Look through the material and copy each line holding "joints".
------ EXERCISE MATERIALS ------
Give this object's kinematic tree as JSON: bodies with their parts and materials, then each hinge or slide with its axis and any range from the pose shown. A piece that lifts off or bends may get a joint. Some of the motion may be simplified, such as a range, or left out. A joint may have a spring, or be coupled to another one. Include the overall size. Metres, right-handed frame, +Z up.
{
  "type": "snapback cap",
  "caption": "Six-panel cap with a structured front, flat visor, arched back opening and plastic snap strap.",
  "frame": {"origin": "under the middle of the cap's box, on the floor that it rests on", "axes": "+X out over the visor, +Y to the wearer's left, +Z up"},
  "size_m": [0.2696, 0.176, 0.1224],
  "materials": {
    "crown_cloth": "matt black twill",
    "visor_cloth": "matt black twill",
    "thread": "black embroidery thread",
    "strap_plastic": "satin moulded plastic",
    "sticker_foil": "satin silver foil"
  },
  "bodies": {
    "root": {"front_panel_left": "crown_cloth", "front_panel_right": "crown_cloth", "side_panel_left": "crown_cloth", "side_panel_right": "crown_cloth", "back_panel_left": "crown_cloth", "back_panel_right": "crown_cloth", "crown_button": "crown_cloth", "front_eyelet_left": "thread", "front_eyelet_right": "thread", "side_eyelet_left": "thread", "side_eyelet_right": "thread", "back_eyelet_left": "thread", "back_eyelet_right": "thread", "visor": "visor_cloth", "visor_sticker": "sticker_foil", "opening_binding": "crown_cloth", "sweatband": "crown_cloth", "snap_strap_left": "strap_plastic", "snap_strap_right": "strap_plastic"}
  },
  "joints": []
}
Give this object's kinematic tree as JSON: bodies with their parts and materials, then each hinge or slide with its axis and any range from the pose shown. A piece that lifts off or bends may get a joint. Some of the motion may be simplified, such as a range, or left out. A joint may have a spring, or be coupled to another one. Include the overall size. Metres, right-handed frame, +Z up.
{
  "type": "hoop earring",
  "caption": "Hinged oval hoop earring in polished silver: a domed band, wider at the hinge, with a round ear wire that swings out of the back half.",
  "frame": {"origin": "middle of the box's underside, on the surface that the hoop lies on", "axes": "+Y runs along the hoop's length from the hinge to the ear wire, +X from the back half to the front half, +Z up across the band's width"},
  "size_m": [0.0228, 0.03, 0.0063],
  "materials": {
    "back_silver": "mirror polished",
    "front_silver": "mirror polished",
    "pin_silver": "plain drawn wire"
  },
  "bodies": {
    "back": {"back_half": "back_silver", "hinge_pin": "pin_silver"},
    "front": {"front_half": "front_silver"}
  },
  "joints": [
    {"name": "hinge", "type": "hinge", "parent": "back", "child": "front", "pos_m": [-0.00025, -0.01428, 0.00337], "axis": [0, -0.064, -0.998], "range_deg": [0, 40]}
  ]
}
------
------ EXERCISE MATERIALS ------
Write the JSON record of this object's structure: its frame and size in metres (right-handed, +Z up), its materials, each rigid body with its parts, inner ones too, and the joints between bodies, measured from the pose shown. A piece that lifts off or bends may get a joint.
------
[OUTPUT FOR THIS EXERCISE]
  "joints": []
  "joints": [
Write the JSON record of this object's structure: its frame and size in metres (right-handed, +Z up), its materials, each rigid body with its parts, inner ones too, and the joints between bodies, measured from the pose shown. A piece that lifts off or bends may get a joint.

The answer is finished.